Open Access | CC-BY-4.0

Group of children outdoors, some holding plastic bowls, facing camera.

Schoolchildren in Mozambique wait to receive a meal.

When communities are asked to contribute their time or money to shared goals—like running a school meal program—the success of these efforts often depends on how people respond to one another’s choices. If most people give more time and effort when others do, cooperation can spread. But if people hold back when they see others contributing, cooperative efforts may falter. In economics, this concept is called “conditional cooperation,” and it has been almost exclusively studied using laboratory games in wealthy countries, often with university students—far from the realities of rural life in places where public goods depend heavily on donations and volunteering.

Our recent IFPRI Discussion Paper fills this gap: We implemented a lab-in-the-field experiment assessing conditional cooperation for a new school meals program implemented by World Vision in Nampula and Zambezia provinces in rural Mozambique. Communities participating in the program are asked to help sustain it by donating small amounts of money or volunteering their time to cook and serve food. We asked households to describe their willingness to contribute depending on how many other households also decided to chip in and contribute to the program.
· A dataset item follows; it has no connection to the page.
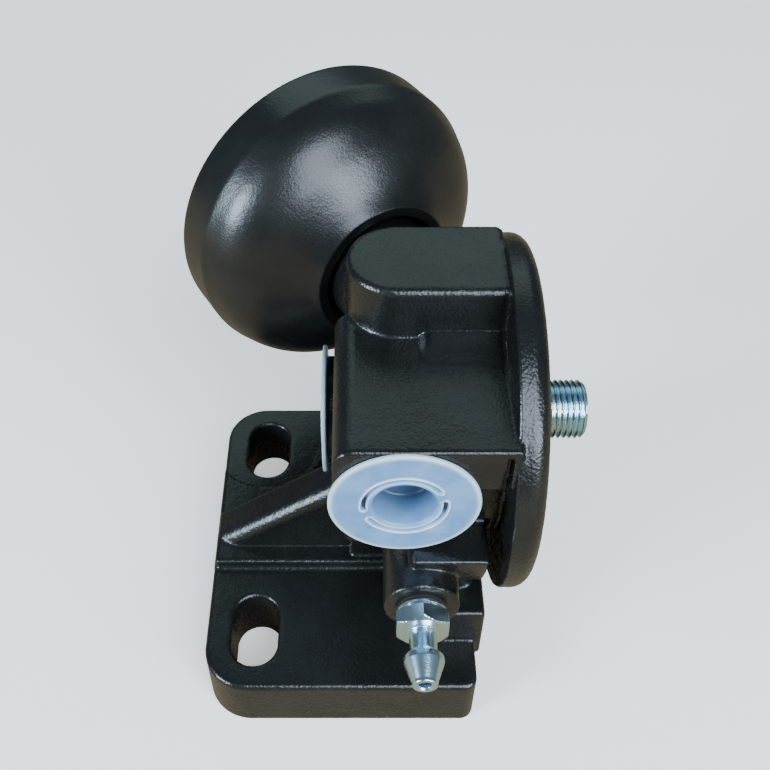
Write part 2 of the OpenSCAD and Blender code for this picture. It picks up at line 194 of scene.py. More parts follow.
def black_paint(name, grain, gloss):
    """Satin black paint over a cast skin: fine grain, soft orange peel, faint dust and rubbed spots."""
    s = Shader(name, Specular_IOR_Level=0.5, Coat_Roughness=0.22)
    skin = s.cells(1500.0, "SMOOTH_F1", 0.6)
    pits = s.noise(620.0, 4.0, 0.62)
    peel = s.noise(150.0, 2.0, 0.5)
    cloud = s.noise(38.0, 4.0, 0.6)
    specks = s.cells(330.0)
    dust = (1 - specks.above(0.02, 0.07)) * cloud.above(0.5, 0.66)
    colour = s.mix(cloud.above(0.35, 0.7), rgb(0.0060, 0.0066, 0.0070), rgb(0.0100, 0.0110, 0.0112))
    colour = s.mix(dust * 0.55, colour, rgb(0.11, 0.11, 0.105))
    rough = gloss + cloud * 0.10 + pits * 0.07
    height = skin * 0.35 + pits * 0.65
    fine = s.bump(height, 0.8 * grain, 0.00024)
    soft = s.bump(peel, 0.35 * grain, 0.0006, fine)
    return s.feed(Base_Color=colour, Roughness=rough, Normal=soft, Coat_Weight=cloud * 0.18)


def zinc_plate(name, tint, gloss):
    """Blue passivated zinc: pale steel with a cool and a faint straw cast, and fine turning marks."""
    s = Shader(name, Metallic=1.0)
    cloud = s.noise(210.0, 4.0, 0.6)
    wide = s.noise(70.0, 2.0, 0.5)
    fine = s.noise(1600.0, 2.0, 0.5)
    bluer = rgb(tint[0] * 0.86, tint[1] * 0.96, tint[2] * 1.04)
    colour = s.mix(cloud.above(0.38, 0.62), rgb(*tint), bluer)
    colour = s.mix(wide.above(0.52, 0.72) * 0.5, colour, rgb(0.72, 0.70, 0.60))
    rough = gloss + cloud * 0.14
    return s.feed(Base_Color=colour, Roughness=rough, Normal=s.bump(fine, 0.25, 0.00006))


def plug_plastic():
    """Milky blue polyethylene with soft mould marks; a painted highlight makes the beads and the rim's edge
    pale, and painted shade darkens the groove's slots and the cup."""
    s = Shader("plug_plastic", Subsurface_Weight=0.25, Subsurface_Scale=0.003, IOR=1.50)
    s.bsdf.inputs["Subsurface Radius"].default_value = (0.8, 1.0, 1.3)
    cloud = s.noise(120.0, 3.0, 0.55)
    marks = s.noise(900.0, 2.0, 0.5)
    # Painted highlight and painted shade, as values stored on each plug's points
    painted_highlight = s.add("ShaderNodeAttribute", {"attribute_name": "painted_highlight"}, output=2)
    shade = s.add("ShaderNodeAttribute", {"attribute_name": "shade"}, output=2)
    colour = s.mix(cloud.above(0.35, 0.68), rgb(0.13, 0.27, 0.52), rgb(0.19, 0.35, 0.58))
    # Painted shade: the groove's open slots and the cup turn dark blue-black
    colour = s.mix(shade, colour, rgb(0.030, 0.050, 0.085))
    # Painted highlight: beads and the rim's edge turn pale blue-white
    colour = s.mix(painted_highlight, colour, rgb(0.74, 0.82, 0.90))
    return s.feed(Base_Color=colour, Roughness=cloud * 0.14 + 0.22, Normal=s.bump(marks, 0.18, 0.00008))


def rubber():
    """Dull black seal rubber with a fine grit."""
    s = Shader("seal_rubber", Specular_IOR_Level=0.4)
    grit = s.noise(1400.0, 3.0, 0.6)
    colour = s.mix(grit, rgb(0.012, 0.012, 0.012), rgb(0.03, 0.03, 0.03))
    return s.feed(Base_Color=colour, Roughness=grit * 0.2 + 0.5, Normal=s.bump(grit, 0.3, 0.00008))


def turned_metal(name, tint, gloss):
    """Machined metal: fine marks and a cloudy tone."""
    s = Shader(name, Metallic=1.0)
    marks = s.noise(1900.0, 2.0, 0.5)
    cloud = s.noise(160.0, 3.0, 0.5)
    colour = s.mix(cloud, rgb(*tint), rgb(*(c * 0.8 for c in tint)))
    return s.feed(Base_Color=colour, Roughness=cloud * 0.12 + gloss, Normal=s.bump(marks, 0.25, 0.00005))


CASTING_PAINT = black_paint("casting_paint", 1.0, 0.19)
KNOB_PAINT = black_paint("knob_paint", 0.45, 0.22)
ZINC = zinc_plate("blue_zinc", (0.62, 0.83, 0.94), 0.18)
PLUG = plug_plastic()
RUBBER = rubber()
STEEL = turned_metal("bright_steel", (0.58, 0.58, 0.60), 0.22)
BRASS = turned_metal("turned_brass", (0.78, 0.60, 0.30), 0.24)


# ---------------------------------------------------------------- surfaces on a grid

def mesh_object(name, points, faces, material, body, replaced, smooth_below=32.0):
    """A finished piece from points in millimetres, riding on a body and standing for CAD nodes.
    Edges sharper than smooth_below degrees stay crisp."""
    mesh = bpy.data.meshes.new(name)
    mesh.from_pydata((points * MM).tolist(), [], faces.tolist())
    mesh.validate()
    mesh.polygons.foreach_set("use_smooth", np.ones(len(mesh.polygons), bool))
    mesh.set_sharp_from_angle(angle=math.radians(smooth_below))
    mesh.materials.append(material)
    piece = bpy.data.objects.new(name, mesh)
    bpy.context.scene.collection.objects.link(piece)
    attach(piece, body)
    for node in replaced:
        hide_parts(node)
    return piece


def closed_grid_faces(rows, columns):
    """Quads of a grid whose rows and columns both close on themselves."""
    i, j = np.meshgrid(np.arange(rows), np.arange(columns), indexing="ij")
    i2, j2 = (i + 1) % rows, (j + 1) % columns
    quads = np.stack([i * columns + j, i * columns + j2, i2 * columns + j2, i2 * columns + j], -1)
    return quads.reshape(-1, 4)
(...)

What emerged was surprising: Patterns of community cooperation in rural Mozambique differed markedly from those in studies in high-income, laboratory settings—challenging standard expectations about cooperation behavior and also suggesting that people’s willingness to contribute to community programs may be shaped by factors that typical models overlook, such as social cohesion.

How can we measure this?

To understand “conditional cooperation” in a real-world low-income setting, we worked with 1,248 households across 156 villages in the two provinces. In each community, we interviewed eight households, asking how much they would give to the school meals program if no other household donated, one other household donated, two other households donated, etc., all the way to all seven other households donating. They were also asked how many shifts they would volunteer to cook or clean, again depending on others’ participation (again, from zero to seven other households).
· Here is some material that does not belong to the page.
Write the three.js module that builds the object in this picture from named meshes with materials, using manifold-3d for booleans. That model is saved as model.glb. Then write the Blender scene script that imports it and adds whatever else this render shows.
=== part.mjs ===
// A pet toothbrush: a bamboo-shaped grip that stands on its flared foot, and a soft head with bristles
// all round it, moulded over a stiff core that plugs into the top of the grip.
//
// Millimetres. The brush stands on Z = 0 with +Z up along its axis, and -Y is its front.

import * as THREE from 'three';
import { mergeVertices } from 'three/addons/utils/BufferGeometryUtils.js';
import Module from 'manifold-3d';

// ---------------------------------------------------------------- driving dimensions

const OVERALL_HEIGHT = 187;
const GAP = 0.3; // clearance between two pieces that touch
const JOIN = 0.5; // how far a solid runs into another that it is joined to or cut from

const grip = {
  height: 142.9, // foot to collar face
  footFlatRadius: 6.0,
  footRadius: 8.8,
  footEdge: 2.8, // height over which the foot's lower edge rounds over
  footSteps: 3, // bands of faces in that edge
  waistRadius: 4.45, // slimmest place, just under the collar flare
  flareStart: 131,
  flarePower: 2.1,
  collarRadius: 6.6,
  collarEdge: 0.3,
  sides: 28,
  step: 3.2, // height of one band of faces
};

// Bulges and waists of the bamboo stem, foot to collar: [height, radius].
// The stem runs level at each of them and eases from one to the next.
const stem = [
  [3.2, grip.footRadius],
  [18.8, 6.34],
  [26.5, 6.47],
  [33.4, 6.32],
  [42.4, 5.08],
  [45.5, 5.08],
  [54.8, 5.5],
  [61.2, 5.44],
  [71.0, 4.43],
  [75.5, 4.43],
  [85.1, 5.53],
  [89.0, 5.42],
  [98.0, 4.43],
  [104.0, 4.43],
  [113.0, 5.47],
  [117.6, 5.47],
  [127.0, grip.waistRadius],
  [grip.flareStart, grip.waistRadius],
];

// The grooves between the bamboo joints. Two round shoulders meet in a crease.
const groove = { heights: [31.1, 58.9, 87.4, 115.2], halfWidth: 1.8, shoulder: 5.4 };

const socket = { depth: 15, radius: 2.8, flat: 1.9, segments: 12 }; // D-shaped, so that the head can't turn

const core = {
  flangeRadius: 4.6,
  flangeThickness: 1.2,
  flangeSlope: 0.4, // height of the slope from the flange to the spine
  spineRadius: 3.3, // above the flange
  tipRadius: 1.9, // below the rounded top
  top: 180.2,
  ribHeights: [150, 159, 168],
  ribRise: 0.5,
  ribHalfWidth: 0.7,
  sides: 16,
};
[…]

To enable households to make meaningful choices, we offered households a small amount of money (about the price of a meal) to either donate or keep for themselves and explained that we were collecting a list of interested volunteers for World Vision. We then explained that, after surveying all households in the community, we would carry out their responses (donating to the school lunch program or adding their names to volunteer lists) based on the number of other households that contributed. Thus, these decisions had real-world consequences for participants and represented actual behavior.

For comparison, we also asked how much money or time they would contribute if they did not know how many other households were contributing. Over 95% were willing to make some donation of money or time, indicating that contributing to community projects is a common behavior in this setting, overall.

How did people behave?

First, the responses revealed striking differences from the patterns found in other studies (Figure 1). More than half of respondents did not fit into any of the standard categories that past researchers have used to describe cooperative behavior. Namely, only a small share of participants increased their contributions as others did—the “conditional cooperation” (CC) type that is the most common behavior identified in studies that take place in high-income laboratory settings.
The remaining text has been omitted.